The certainty is that more and more types of edge devices are being developed and their complexity is skyrocketing. These devices will be managed, monitored and configured by the service provider and that management needs to be remote, scalable, and secure. Management systems need to evolve to be capable of managing the scale and complexity of these devices. TR-069 has been used as a starting point for edge device configuration but we need to move beyond it’s capabilities and there are so many more devices that do not support TR-069 yet require similar management capabilities.

As the intelligence on these edge devices continues to increase, their importance to the service provider continues to increase as well.

Today’s management systems need to manage the hardware edge device domain AND the applications platform middleware domain.

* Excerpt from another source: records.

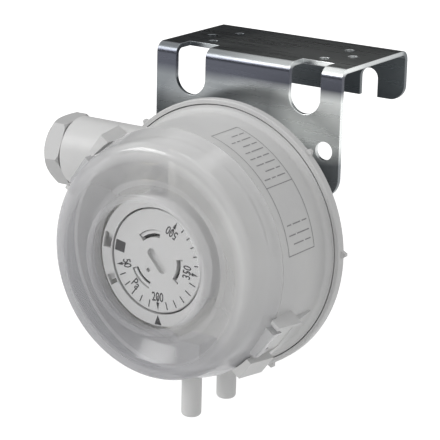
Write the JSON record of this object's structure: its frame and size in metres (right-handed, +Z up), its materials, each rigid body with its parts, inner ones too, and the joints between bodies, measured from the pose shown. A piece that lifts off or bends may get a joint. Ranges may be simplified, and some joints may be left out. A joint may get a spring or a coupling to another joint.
{
  "type": "differential pressure switch",
  "caption": "Round air differential pressure switch with a clear click-fit cover over its setting dial, a cable gland, hose spigots and a folded steel wall bracket.",
  "frame": {"origin": "On the wall face of the bracket's rear flange, midway between the centres of its two open slots.", "axes": "+X is right for someone who reads the dial, +Y goes into the wall, +Z is up. The dial and its cover face -Y."},
  "size_m": [0.0964, 0.0927, 0.109],
  "materials": {
    "bracket_sheet": "dull galvanised sheet, mottled and scuffed",
    "zinc_screw": "bright zinc plating",
    "housing_plastic": "light grey moulded plastic, fine satin",
    "silicone": "translucent silicone rubber",
    "inner_plastic": "natural white moulded plastic",
    "washer_steel": "plain stainless disc",
    "spring_steel": "bright stainless spring steel",
    "seat_brass": "turned brass",
    "black_rubber": "black nitrile rubber",
    "dial_plastic": "white moulded plastic with black print",
    "switch_plastic": "black phenolic",
    "plunger_plastic": "small red plunger",
    "tab_brass": "tinned brass blade",
    "cover_clear": "smoky clear moulded plastic, slightly hazy"
  },
  "bodies": {
    "housing": {"mounting_bracket": "bracket_sheet", "bracket_screws": "zinc_screw", "rear_housing": "housing_plastic", "diaphragm": "silicone", "front_housing": "housing_plastic", "partition": "inner_plastic", "pin_seal": "silicone", "range_spring": "spring_steel", "spindle_seal": "black_rubber", "scale_collar": "dial_plastic", "collar_screws": "zinc_screw", "microswitch_body": "switch_plastic", "lever_pin": "spring_steel", "switch_screws": "zinc_screw", "terminal_common": "tab_brass", "terminal_closed": "tab_brass", "terminal_open": "tab_brass", "gland_body": "housing_plastic", "gland_seal": "black_rubber", "gland_washer": "inner_plastic"},
    "cover": {"clear_cover": "cover_clear"},
    "dial": {"setting_spindle": "inner_plastic", "setting_dial": "dial_plastic"},
    "seat": {"spring_seat": "seat_brass"},
    "lift": {"diaphragm_plate": "inner_plastic", "diaphragm_washer": "washer_steel"},
    "lever": {"switch_lever": "spring_steel"},
    "plunger": {"switch_plunger": "plunger_plastic"},
    "nut": {"gland_nut": "housing_plastic"}
  },
  "joints": [
    {"name": "cover_lift", "type": "slide", "parent": "housing", "child": "cover", "axis": [0, -1, 0], "range_m": [0, 0.06]},
    {"name": "dial_turn", "type": "hinge", "parent": "housing", "child": "dial", "pos_m": [0, -0.0403, -0.0438], "axis": [0, -1, 0], "range_deg": [-148, 79]},
    {"name": "seat_travel", "type": "slide", "parent": "housing", "child": "seat", "axis": [0, -1, 0], "range_m": [-0.0018, 0.001], "deforming": ["range_spring"]},
    {"name": "diaphragm_lift", "type": "slide", "parent": "housing", "child": "lift", "axis": [0, -1, 0], "range_m": [0, 0.0006], "stiffness_N_per_m": 300, "deforming": ["diaphragm"]},
    {"name": "lever_swing", "type": "hinge", "parent": "housing", "child": "lever", "pos_m": [-0.008, -0.06635, -0.0116], "axis": [-1, 0, 0], "range_deg": [0, 2.5]},
    {"name": "plunger_press", "type": "slide", "parent": "housing", "child": "plunger", "axis": [0, -1, 0], "range_m": [0, 0.0005]},
    {"name": "gland_turn", "type": "hinge", "parent": "housing", "child": "nut", "pos_m": [-0.0455, -0.0643, -0.0218], "axis": [-1, 0, 0], "continuous": true}
  ],
  "couplings": [
    {"joint": "seat_travel", "follows": "dial_turn", "m_per_rad": 0.00063662},
    {"joint": "lever_swing", "follows": "diaphragm_lift", "rad_per_m": 68.027},
    {"joint": "plunger_press", "follows": "diaphragm_lift", "ratio": 0.7619}
  ]
}
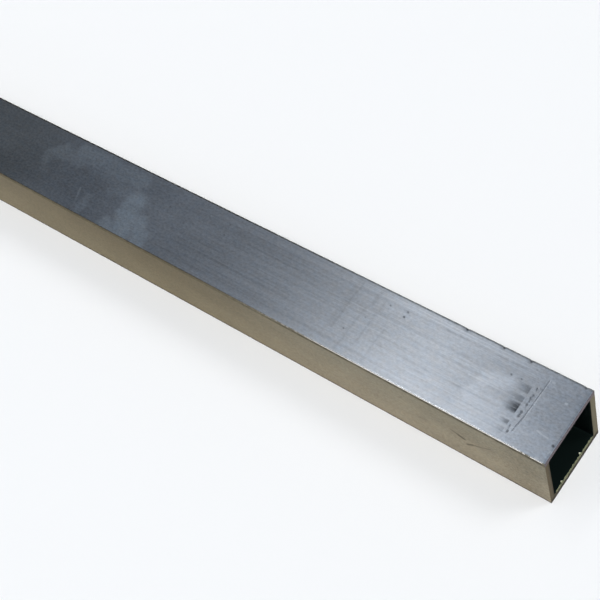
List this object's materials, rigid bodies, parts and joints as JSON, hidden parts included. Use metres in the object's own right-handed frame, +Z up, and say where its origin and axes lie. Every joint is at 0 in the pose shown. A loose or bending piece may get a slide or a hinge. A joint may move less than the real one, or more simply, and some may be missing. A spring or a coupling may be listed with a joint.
{
  "type": "square metal tube",
  "caption": "Length of square aluminium tube with a thin even wall, open right through and sawn square at both ends.",
  "frame": {"origin": "middle of the lower face, on the surface that the tube lies on", "axes": "+X along the tube, towards the open end that the picture shows; -Y the side face that the picture shows; +Z up"},
  "size_m": [0.3048, 0.019, 0.0191],
  "materials": {
    "mill_aluminium": "mill finish with fine lengthwise die lines and light handling marks"
  },
  "bodies": {
    "root": {"square_tube": "mill_aluminium"}
  },
  "joints": []
}
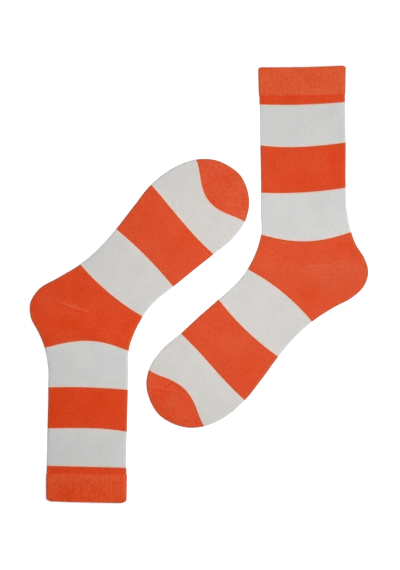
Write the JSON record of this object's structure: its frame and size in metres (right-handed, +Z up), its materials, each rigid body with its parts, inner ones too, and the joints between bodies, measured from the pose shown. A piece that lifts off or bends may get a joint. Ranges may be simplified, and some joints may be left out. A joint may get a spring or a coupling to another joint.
{
  "type": "pair of striped crew socks",
  "caption": "Pair of knitted crew socks with broad orange and off-white stripes, a ribbed welt, and orange heels and toes, laid flat on their sides, heels out.",
  "frame": {"origin": "middle of the pair's outline, on the surface that the socks lie on", "axes": "+Z up off that surface; +Y along the legs, towards the right-hand sock's cuff; +X towards the right-hand sock's heel"},
  "size_m": [0.3388, 0.4371, 0.005],
  "materials": {
    "orange_rib": "matt ribbed cotton knit, orange",
    "orange_knit": "matt fine cotton jersey, orange",
    "white_knit": "matt fine cotton jersey, off-white"
  },
  "bodies": {
    "root": {"right_welt": "orange_rib", "right_top_band": "orange_knit", "right_leg_white_upper": "white_knit", "right_leg_orange": "orange_knit", "right_leg_white_lower": "white_knit", "right_heel": "orange_knit", "right_foot_white_rear": "white_knit", "right_foot_orange": "orange_knit", "right_foot_white_front": "white_knit", "right_toe": "orange_knit", "left_welt": "orange_rib", "left_top_band": "orange_knit", "left_leg_white_upper": "white_knit", "left_leg_orange": "orange_knit", "left_leg_white_lower": "white_knit", "left_heel": "orange_knit", "left_foot_white_rear": "white_knit", "left_foot_orange": "orange_knit", "left_foot_white_front": "white_knit", "left_toe": "orange_knit"}
  },
  "joints": []
}
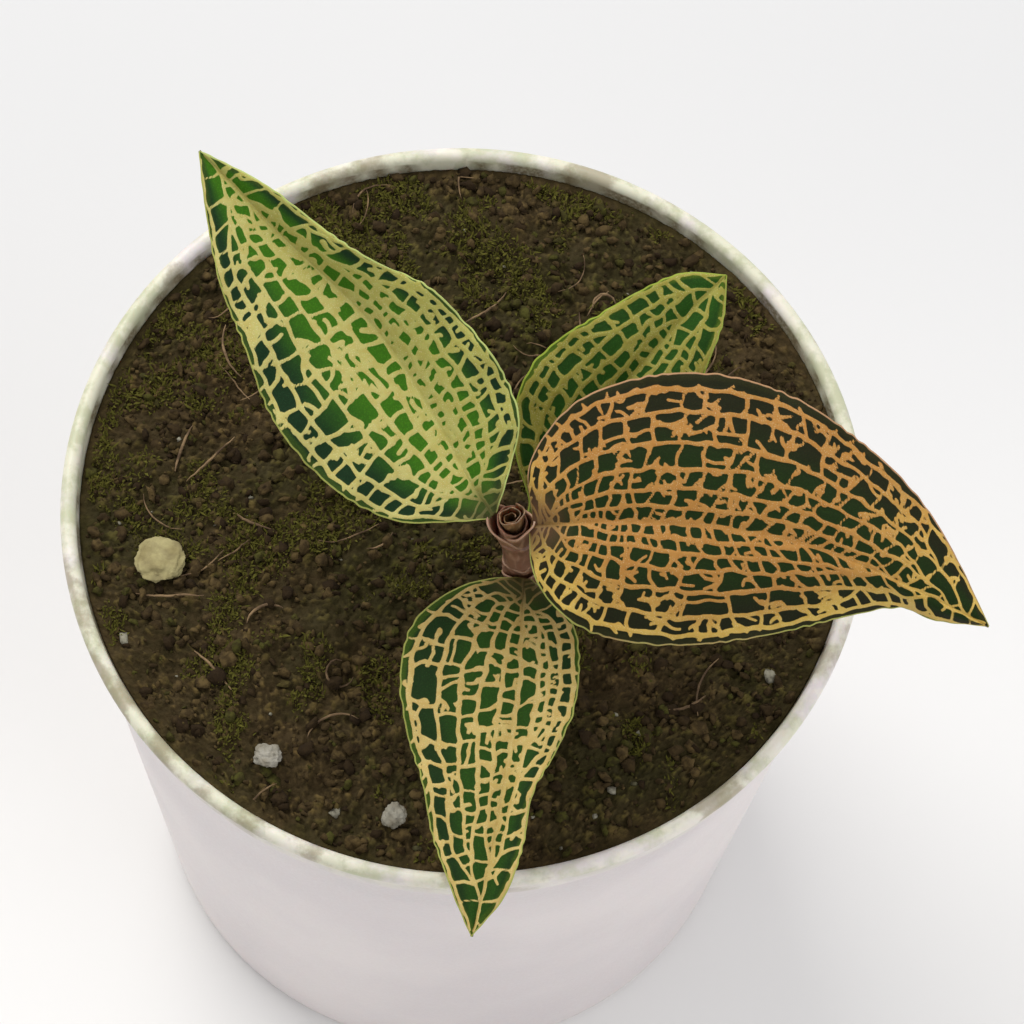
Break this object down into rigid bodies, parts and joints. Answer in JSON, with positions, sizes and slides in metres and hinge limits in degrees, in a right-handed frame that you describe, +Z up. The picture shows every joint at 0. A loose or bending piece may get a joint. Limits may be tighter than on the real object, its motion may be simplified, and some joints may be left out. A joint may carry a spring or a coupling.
{
  "type": "potted jewel orchid",
  "caption": "Young jewel orchid with netted, bronze-green leaves on a short stem, growing in dark moist mix in a round white nursery pot.",
  "frame": {"origin": "centre of the pot's underside, on the surface that it stands on", "axes": "+Z up along the pot's axis, +X towards the right-hand leaf, -Y towards the viewer and the front leaf"},
  "size_m": [0.1013, 0.0986, 0.1299],
  "materials": {
    "pot_plastic": "satin white moulded plastic with faint green and brown stains",
    "mix": "moist crumbled bark, peat and grit",
    "stem_flesh": "smooth, fleshy, pinkish brown",
    "leaf_green": "velvety green with a pale gold net of veins",
    "leaf_bronze": "velvety bronze green with a copper net of veins",
    "leaf_young": "smooth young leaf, still rolled",
    "chip": "dry pale chip, rough",
    "perlite": "white puffed grain, rough"
  },
  "bodies": {
    "root": {"pot": "pot_plastic", "substrate": "mix", "stem": "stem_flesh", "rolled_leaf": "leaf_young", "leaf_left": "leaf_green", "leaf_right": "leaf_bronze", "leaf_front": "leaf_green", "leaf_back": "leaf_green", "pale_chip": "chip", "perlite_1": "perlite", "perlite_2": "perlite"}
  },
  "joints": []
}
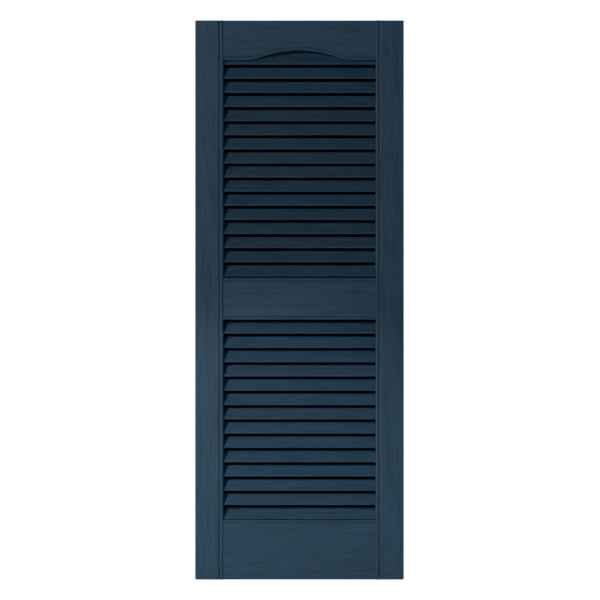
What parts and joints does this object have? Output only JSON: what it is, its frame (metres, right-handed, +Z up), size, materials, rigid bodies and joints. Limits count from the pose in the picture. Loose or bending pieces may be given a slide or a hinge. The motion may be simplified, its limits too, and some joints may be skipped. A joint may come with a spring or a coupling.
{
  "type": "louvred shutter",
  "caption": "Exterior louvred shutter moulded in one piece, with fixed louvres, an arched top rail, a middle rail and an open, ribbed back that rests on a wall.",
  "frame": {"origin": "centre of the wall plane, on which the rim and ribs of the open back rest", "axes": "+X to the right as seen from the front, +Z up, -Y out of the front face, so +Y points into the wall"},
  "size_m": [0.3682, 0.0254, 0.9884],
  "materials": {
    "plastic": "satin, moulded-in slate blue with an embossed wood grain"
  },
  "bodies": {
    "root": {"shutter": "plastic"}
  },
  "joints": []
}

Therefore, the remote management of these edge devices, and the applications and services operating through them, becomes essential to the service provider’s success. A critical question that is very challenging to answer would be: “Which devices in my network do not follow a defined ‘Gold Standard’?”

Traditionally, vendors that do not follow new paradigms in network management expect operations staff to log onto every device, navigate the GUI or command line interface, manually inspect the parameter settings and determine compliance of many parameters to the gold standard. At which point, each parameter for each device is manually checked off a master list of devices to record the fact that inspection has been completed on that device. This process clearly falls well short when it comes to dealing with large numbers of parameters or devices, and a system that automates these process steps becomes mandatory for operational efficiency and customer satisfaction.

What if a new version of software needs to be deployed to those edge devices? The equipment vendor has likely provided a suitable manual procedure, and a large document is available to allow operations staff to step their way through the upgrade process for a single device at a time.


  • These devices become the key gateway and control element of the home network.
  • Service providers introduce new home network based services and applications to generate additional revenue.
  • Therefore, these edge devices also become the “application platforms” for the service provider to introduce new revenue generating applications.
  • Finally, the broadband battle between telcos and MSOs moves from a “most bandwidth wins” battle to a “win the home network, win the subscriber” battle.


One device completed, 99,999 devices to go. Edge devices that are deployed in large numbers need special consideration for functions like service activation, upgrades, backups, security, etc. These functions must be managed by OAM systems in such a way to allow large numbers or groups of devices to be acted upon together, en masse.

New edge devices such as home gateways, plug computers, and set-top boxes are becoming even more interesting, because many are integrating software-based application platforms such as OSGi (Open Services Gateway Initiative) to provide enhanced device intelligence and additional feature rich services.